NEW YORK – Two minutes into Columbia’s final game before a brief Thanksgiving break, coach Kyle Smith’s face was redder than cranberry sauce. His team had turned it over on four straight possessions to start the game, the Lions couldn’t stop Wofford from stuffing the ball through the net and were generally playing like turkeys.
So Smith went to his bench and called upon junior forward Jeff Coby and sophomore guard Nate Hickman, the duo that helped turn the game from an 11-3 deficit into a 70-59 win for the Lions at Levien. Hickman hit a three-pointer on his first touch to get the crowd back into the game, and then it was time for the Isaac Cohen/Jeff Coby show. On three straight possessions, the Cohen to Coby combination resulted in layups for the big man and the Lions were back in it. Cohen said he just wanted to be aggressive early in the game, and noticed that Wofford was playing off him which presumably helped open up passing lanes for the senior swingman.
Those were three of Cohen’s career-high tying nine assists, and his coach could not stop praising his all-around effort after the game, as Smith said that he “will nominate Isaac Cohen” for the Columbia hall of fame after the season, noting his ability to play any position on the court on offense or defense, calling him “an unsung hero that any coach would love to have.”
This is not Smith being caught up in the moment either. I vividly recall Smith after the Lions win at Cornell during Cohen’s freshman year, a game in which Cohen came off the bench to post seven assists, yelling to anyone within earshot, “How about Isaac Cohen?”
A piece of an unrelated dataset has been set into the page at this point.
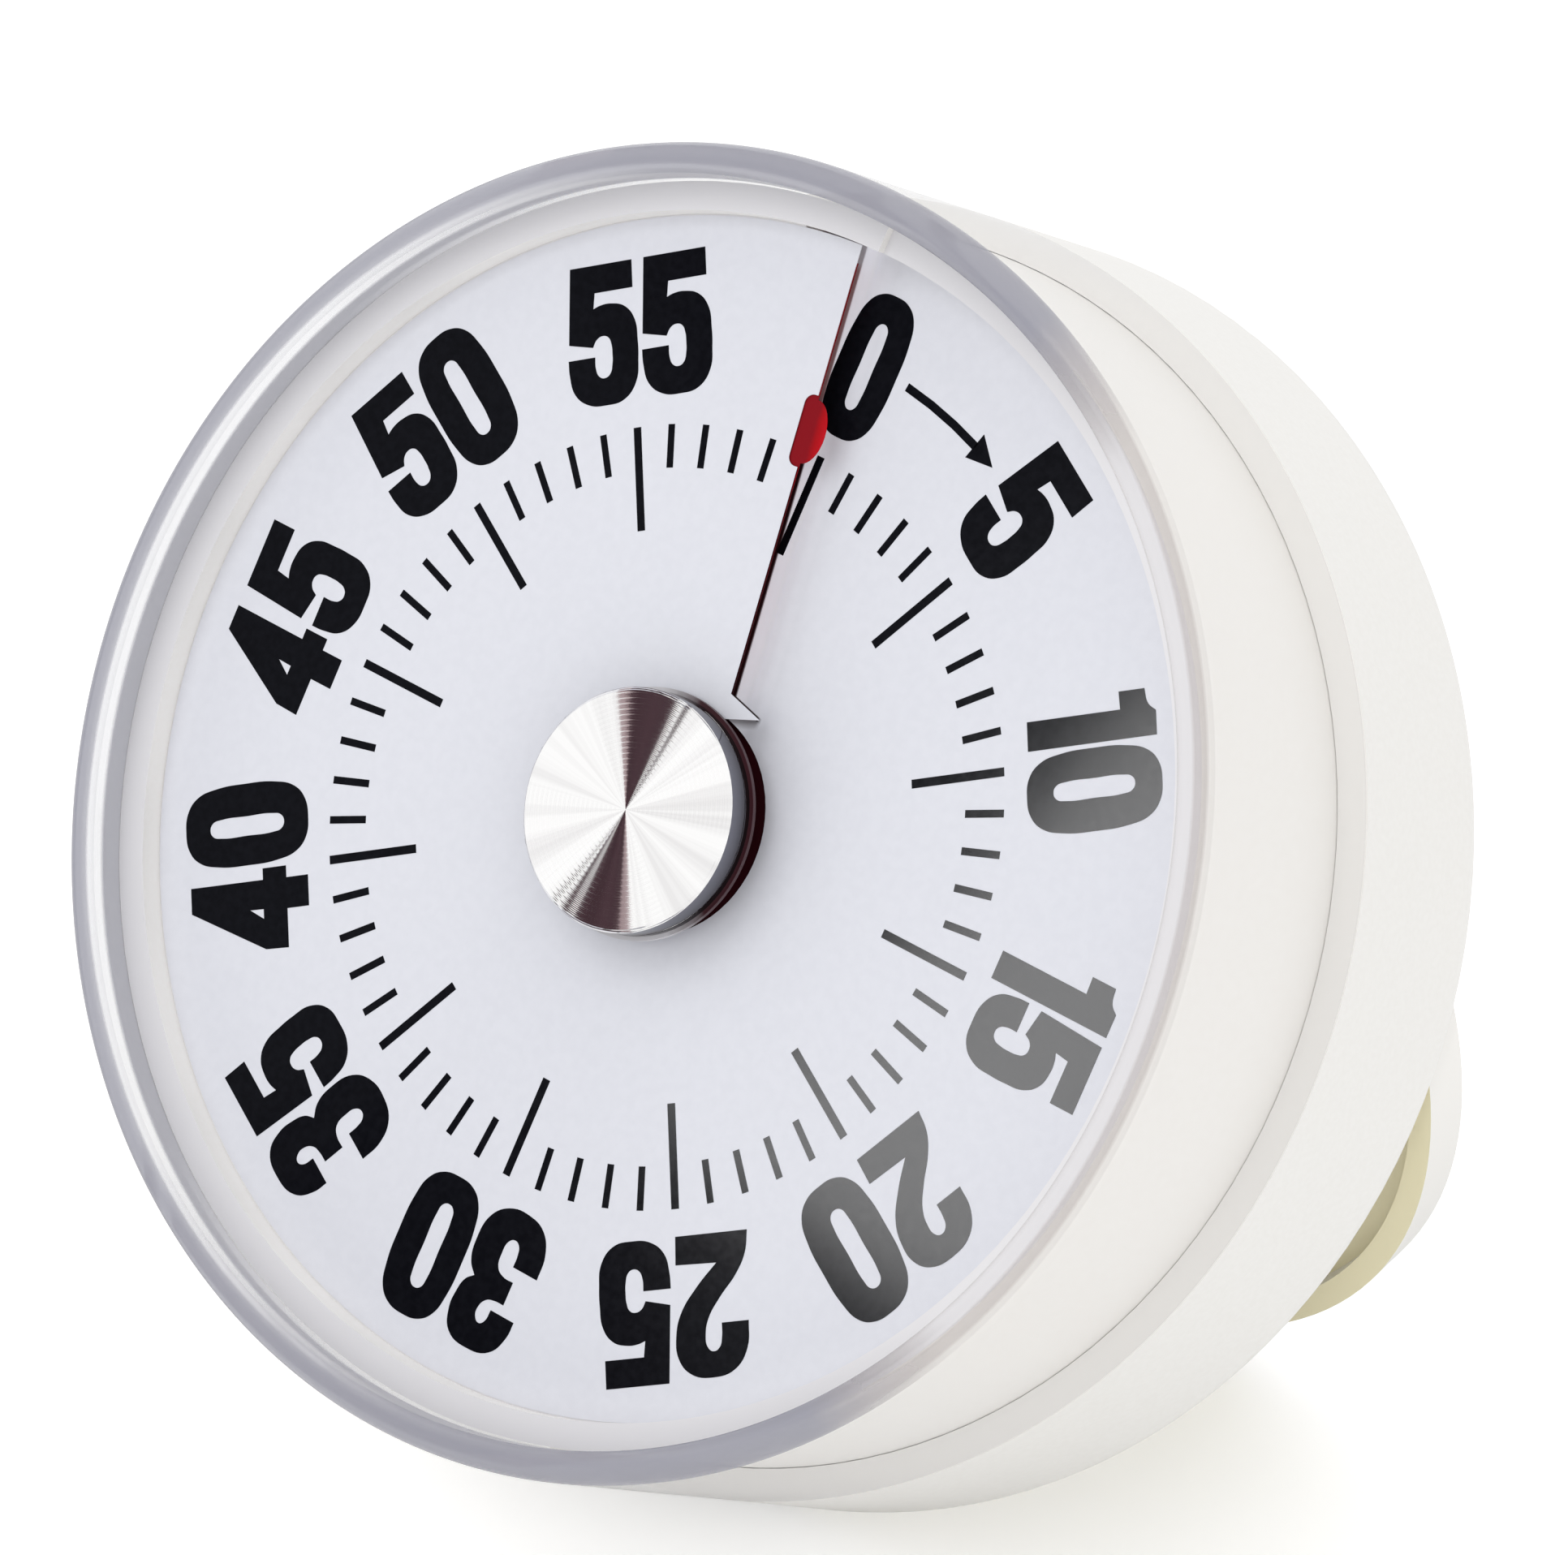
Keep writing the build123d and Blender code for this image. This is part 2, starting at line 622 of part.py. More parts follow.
def make_second_pinion():
    gap_at = SECOND_AT + 180 + 180 / SECOND_LEAVES
    low, high = GREAT_Z - GREAT_THICK - PINION_PROUD, GREAT_Z + PINION_PROUD
    leaves = toothed(SECOND_LEAVES, GREAT_MODULE, second_place(), gap_at, low, high, ARBOR_R)
    return leaves + arbor(second_place())


def make_second_wheel():
    low, high = SECOND_Z - WHEEL, SECOND_Z
    wheel = toothed(SECOND_TEETH, SECOND_MODULE, second_place(), THIRD_AT, low, high, ARBOR_R)
    return wheel - windows(second_place(), SECOND_TEETH, SECOND_MODULE, ARBOR_R + HUB_WALL, low, high)


def make_third_pinion():
    gap_at = THIRD_AT + 180 + 180 / THIRD_LEAVES
    low, high = SECOND_Z - WHEEL - PINION_PROUD, SECOND_Z + PINION_PROUD
    leaves = toothed(THIRD_LEAVES, SECOND_MODULE, third_place(), gap_at, low, high, ARBOR_R)
    return leaves + arbor(third_place())


def make_third_wheel():
    low, high = THIRD_Z - WHEEL, THIRD_Z
    wheel = toothed(THIRD_TEETH, THIRD_MODULE, third_place(), ESCAPE_AT, low, high, ARBOR_R)
    return wheel - windows(third_place(), THIRD_TEETH, THIRD_MODULE, ARBOR_R + HUB_WALL, low, high)


def make_escape_pinion():
    gap_at = ESCAPE_AT + 180 + 180 / ESCAPE_LEAVES
    low, high = THIRD_Z - WHEEL - PINION_PROUD, THIRD_Z + PINION_PROUD
    leaves = toothed(ESCAPE_LEAVES, THIRD_MODULE, escape_place(), gap_at, low, high, ARBOR_R)
    return leaves + arbor(escape_place())


def saw_teeth(teeth, root, tip, lean_share):
    """Outline of a wheel with leaning, pointed teeth."""
    step = 360 / teeth
    outline = []
    for number in range(teeth):
        outline.append(polar(root, number * step))
        outline.append(polar(tip, (number + lean_share) * step))
        outline.append(polar(tip, (number + lean_share + SAW_TIP) * step))
    return make_face(Polyline(*outline, close=True))


def make_escape_wheel():
    outline = saw_teeth(ESCAPE_TEETH, ESCAPE_R - ESCAPE_DEPTH, ESCAPE_R, ESCAPE_LEAN) - Circle(ARBOR_R)
    return Pos(*escape_place()) * prism(outline, ESCAPE_Z - WHEEL, ESCAPE_Z)


def make_balance_wheel():
    """Rimmed balance with two arms, on its arbor."""
    place = Pos(*balance_place())
    low, high = BALANCE_Z - WHEEL, BALANCE_Z
    rim = Circle(BALANCE_R) - Circle(BALANCE_R - BALANCE_RIM)
    arms = Rectangle(2 * BALANCE_R - BALANCE_RIM, BALANCE_RIM) + Circle(2 * ARBOR_R)
    return place * prism(rim + arms, low, high) + arbor(balance_place())


def make_pallet():
    """Anchor with two pins that stand at the escape wheel's teeth."""
    pin_circle = ESCAPE_R + PALLET_GAP + PALLET_PIN_R
    low, high = ESCAPE_Z - WHEEL, ESCAPE_Z
    ex, ey = escape_place()
    bx, by = balance_place()
    anchor = drum(bx, by, 2 * ARBOR_R, high + PALLET_GAP, high + PALLET_GAP + WHEEL)
    for side in (-1, 1):
        dx, dy = polar(pin_circle, BALANCE_AT + side * PALLET_SPREAD)
        px, py = ex + dx, ey + dy
        reach, turn = hypot(px - bx, py - by), degrees(atan2(py - by, px - bx))
        arm = Pos((px + bx) / 2, (py + by) / 2, high + PALLET_GAP + WHEEL / 2)
        anchor += arm * Rot(0, 0, turn) * Box(reach + 2 * PALLET_PIN_R, 3 * PALLET_PIN_R, WHEEL)
        anchor += drum(px, py, PALLET_PIN_R, low, high + PALLET_GAP + WHEEL / 2)
    return anchor - drum(bx, by, ARBOR_R, low, high + 2 * WHEEL + PALLET_GAP)


def make_mainspring():
    """Flat coil made of half turns, each a little wider than the one before."""
    inner, outer = [], []
    shift = SPRING_PITCH / 4
    for half in range(2 * SPRING_TURNS):
        radius = SPRING_IN + half * SPRING_PITCH / 2
        side = 1 if half % 2 == 0 else -1
        centre = -shift if half % 2 == 0 else shift
        start = 0 if half % 2 == 0 else 180
        inner.append(Pos(centre, 0) * CenterArc((0, 0), radius, start, 180))
        outer.append(Pos(centre, 0) * CenterArc((0, 0), radius + SPRING_THICK, start, 180))
    caps = [Line(inner[0] @ 0, outer[0] @ 0), Line(inner[-1] @ 1, outer[-1] @ 1)]
    return prism(make_face(inner + outer + caps), SPRING_Z - SPRING_WIDTH, SPRING_Z)


def make_ratchet_wheel():
    outline = saw_teeth(RATCHET_TEETH, RATCHET_R - RATCHET_DEPTH, RATCHET_R, RATCHET_LEAN)
    outline -= Circle(MAIN_ARBOR_R)
    return prism(outline, RATCHET_Z - WHEEL, RATCHET_Z)


def make_click():
    """Pointed click on a stud, lying against the ratchet wheel's teeth."""
    tip = RATCHET_R + SLIP
    arm = Polyline((CLICK_AT, -CLICK_HALF), (CLICK_AT, CLICK_HALF), (tip, CLICK_RISE), close=True)
    outline = make_face(arm) + Pos(CLICK_AT, 0) * Circle(CLICK_STUD_R)
    return prism(outline, RATCHET_Z - WHEEL, RATCHET_Z)


def make_strike_cam():
    """Round cam with one drop, which lets the hammer fall at minute 0."""
    past = CAM_R + CAM_DROP
    drop = Polyline((CAM_R - CAM_DROP, 0), (past, 0), (past, CAM_RAMP), close=True)
    outline = Circle(CAM_R) - make_face(drop) - Circle(MAIN_ARBOR_R)
    return prism(outline, CAM_Z - CAM_THICK, CAM_Z)


# ---- Bell and hammer ----

def make_bell():
    """Shallow steel bell dish on its post."""
    crown, rim = BELL_CROWN_Z, BELL_RIM_Z
    inner = crown + BELL_WALL
    return turned([
        (BELL_SCREW_R, crown), (BELL_R - BELL_SLOPE, crown), (BELL_R, crown + BELL_SLOPE), (BELL_R, rim),
        (BELL_R - BELL_WALL, rim), (BELL_R - BELL_WALL, crown + BELL_SLOPE),
        (BELL_R - BELL_SLOPE, inner), (BELL_SCREW_R, inner),
    ])


def make_bell_post():
    post = drum(0, 0, BELL_POST_R, BELL_CROWN_Z + BELL_WALL, BACK_PLATE_Z - PLATE)
    return post - drum(0, 0, BELL_SCREW_R, BELL_CROWN_Z + BELL_WALL, BELL_RIM_Z)


def make_bell_screw():
    head = drum(0, 0, BELL_HEAD_R, BELL_CROWN_Z - BELL_HEAD, BELL_CROWN_Z)
    return head + drum(0, 0, BELL_SCREW_R, BELL_CROWN_Z, BELL_RIM_Z - SLIP)


def bar(start, end, width, z_low, z_high):
    """Round-ended flat bar between two points."""
    (x0, y0), (x1, y1) = start, end
    turn = degrees(atan2(y1 - y0, x1 - x0))
    length = hypot(x1 - x0, y1 - y0)
    flat = Pos((x0 + x1) / 2, (y0 + y1) / 2) * Rot(0, 0, turn) * SlotCenterToCenter(length, width)
    return prism(flat, z_low, z_high)


def make_hammer():
    """Arm behind the back plate, and the tail that rides on the cam, on one arbor."""
    arm_high = BACK_PLATE_Z - PLATE - HAMMER_GAP
    shaft = drum(*HAMMER_AT, ARBOR_R, arm_high - HAMMER_ARM, FRONT_PLATE_Z - END_FLUSH)
    arm = bar(HAMMER_AT, hammer_place(), HAMMER_WIDTH, arm_high - HAMMER_ARM, arm_high)
    reach = degrees(atan2(HAMMER_AT[1], HAMMER_AT[0]))
    tail_end = polar(CAM_R + TAIL_GAP + ARBOR_R, reach)
    tail = bar(HAMMER_AT, tail_end, 2 * ARBOR_R, CAM_Z - CAM_THICK, CAM_Z)
    return shaft + arm + tail


def hammer_place():
    return polar(BELL_R + HAMMER_GAP + HAMMER_HEAD_R, HAMMER_ANGLE)


def make_hammer_head():
    high = BACK_PLATE_Z - PLATE - HAMMER_GAP - HAMMER_ARM
    return drum(*hammer_place(), HAMMER_HEAD_R, BELL_CROWN_Z + BELL_WALL, high)


PIECES = {
    "clear_rim": make_clear_rim(),
    "front_body": make_front_body(),
    "rear_case": make_rear_case(),
    "case_screws": make_case_screws(),
    "magnets": make_magnets(),
    "dial_sheet": make_dial_sheet(),
    "red_disc": make_red_disc(),
    "disc_hub": make_disc_hub(),
    "knob": make_knob(),
    "knob_collar": make_knob_collar(),
    "stand_flap": make_stand_flap(),
    "stand_pins": [opened(pin) for pin in hinge_pins(0)],
    "front_plate": make_front_plate(),
    "back_plate": make_back_plate(),
    "pillars": make_pillars(),
    "pillar_screws": make_pillar_screws(),
    "movement_screws": make_movement_screws(),
    "main_arbor": make_main_arbor(),
    "great_wheel": make_great_wheel(),
    "ratchet_wheel": make_ratchet_wheel(),
    "click": make_click(),
    "mainspring": make_mainspring(),
    "strike_cam": make_strike_cam(),
    "second_pinion": make_second_pinion(),
    "second_wheel": make_second_wheel(),
    "third_pinion": make_third_pinion(),
    "third_wheel": make_third_wheel(),
    "escape_pinion": make_escape_pinion(),
    "escape_wheel": make_escape_wheel(),
    "balance_wheel": make_balance_wheel(),
    "pallet": make_pallet(),
    "bell": make_bell(),
    "bell_post": make_bell_post(),
    "bell_screw": make_bell_screw(),
    "hammer": make_hammer(),
    "hammer_head": make_hammer_head(),
}

# Stand the timer on the table, with the middle of its box over the origin.
ANGLE, DROP = lean()
STANDING = Pos(0, 0, DROP) * Rot(90 - ANGLE, 0, 0)
OUTSIDE = [STANDING * PIECES[name] for name in ("clear_rim", "rear_case", "stand_flap")]
MIDDLE = Compound(children=OUTSIDE).bounding_box().center()
PLACE = Pos(0, -MIDDLE.Y, 0) * STANDING

os.makedirs("parts", exist_ok=True)
for name, shape in PIECES.items():
    if isinstance(shape, list):
        shape = Compound(children=[PLACE * solid for solid in shape])
    else:
        shape = PLACE * shape
    export_step(shape, f"parts/{name}.step")
print(f"lean {ANGLE:.3f} deg, dial centre at Y {-MIDDLE.Y:.3f}, Z {DROP:.3f}")
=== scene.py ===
import json
import math

import bmesh
import bpy
from mathutils import Matrix, Vector
from mathutils.bvhtree import BVHTree


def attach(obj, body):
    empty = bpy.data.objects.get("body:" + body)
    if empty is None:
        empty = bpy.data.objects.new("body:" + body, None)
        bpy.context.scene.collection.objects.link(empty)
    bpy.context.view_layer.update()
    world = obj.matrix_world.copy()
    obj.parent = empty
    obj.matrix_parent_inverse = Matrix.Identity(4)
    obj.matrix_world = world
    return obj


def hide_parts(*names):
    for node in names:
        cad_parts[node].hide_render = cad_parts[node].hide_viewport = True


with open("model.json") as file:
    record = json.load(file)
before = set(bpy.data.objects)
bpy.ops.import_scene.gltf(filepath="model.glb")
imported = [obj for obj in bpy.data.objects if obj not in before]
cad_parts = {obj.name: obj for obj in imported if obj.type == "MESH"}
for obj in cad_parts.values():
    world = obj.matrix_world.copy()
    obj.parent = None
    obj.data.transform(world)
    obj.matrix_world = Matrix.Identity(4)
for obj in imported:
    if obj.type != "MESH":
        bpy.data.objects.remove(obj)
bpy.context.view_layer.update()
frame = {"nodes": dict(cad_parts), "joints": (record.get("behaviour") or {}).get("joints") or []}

# ---- Brass plates and wheels ----
# The clockwork's plates and wheels are stamped from sheet brass and left unplated.
# Rolling leaves faint straight grain, and handling dulls the faces in patches.

def feed(socket, value):
    """Give a node's input a value, or the output of another node."""
    if isinstance(value, bpy.types.NodeSocket):
        socket.id_data.links.new(value, socket)
    elif socket.type == "RGBA":
        socket.default_value = (*value, 1.0)
    else:
        socket.default_value = value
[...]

In a game during which senior forward Alex Rosenberg was off due to an early foul and “wasn’t as locked in as (he) needed to be” and a fatigued senior guard Maodo Lo could not find his jump shot, it was perhaps the least heralded of the Columbia starters who paced the team to victory on each end of the floor. Aside from the Coby layups that Cohen facilitated, the latter passed up a layup to hit Rosenberg in the corner for a three pointer that helped put the game away in the final few minutes. Defensively, after Wofford’s Justin Gordon bullied Rosenberg inside for four straight baskets, it was Cohen who picked up the 6’6 senior and held him in check for most of the game, even drawing a charge against Gordon which sent him to the bench early in the second half and led to a Columbia run to take a comfortable lead.
Kyle Smith could not stop raving about bench players like Hickman, Coby, C.J. Davis, and Lukas Meisner (DIRK JR.!) after the game, and their contributions certainly helped slow down a speedy Terriers offense. But without Isaac Cohen to keep the ball moving, stop a dominant scorer and crash the boards (he had five rebounds), the Lions do not beat Wofford. Instead, they beat a strong nonconference opponent and might have shown that even when their two best players are off, they will not be easily defeated.
You mean C.J. Davis, not C.J. Miles (were you thinking Miles Davis?)
Ha, yes, C.J. Davis. I’m guessing Sam was accidentally thinking of C.J. Miles the current Indiana Pacer and former Jazz player. I’m a Jazz fan and maybe that’s why it didn’t register with me as oddly as it should have. Also, Miles Davis’ jazz is cool too. (Still confused?) Thanks for reading, and for the correction.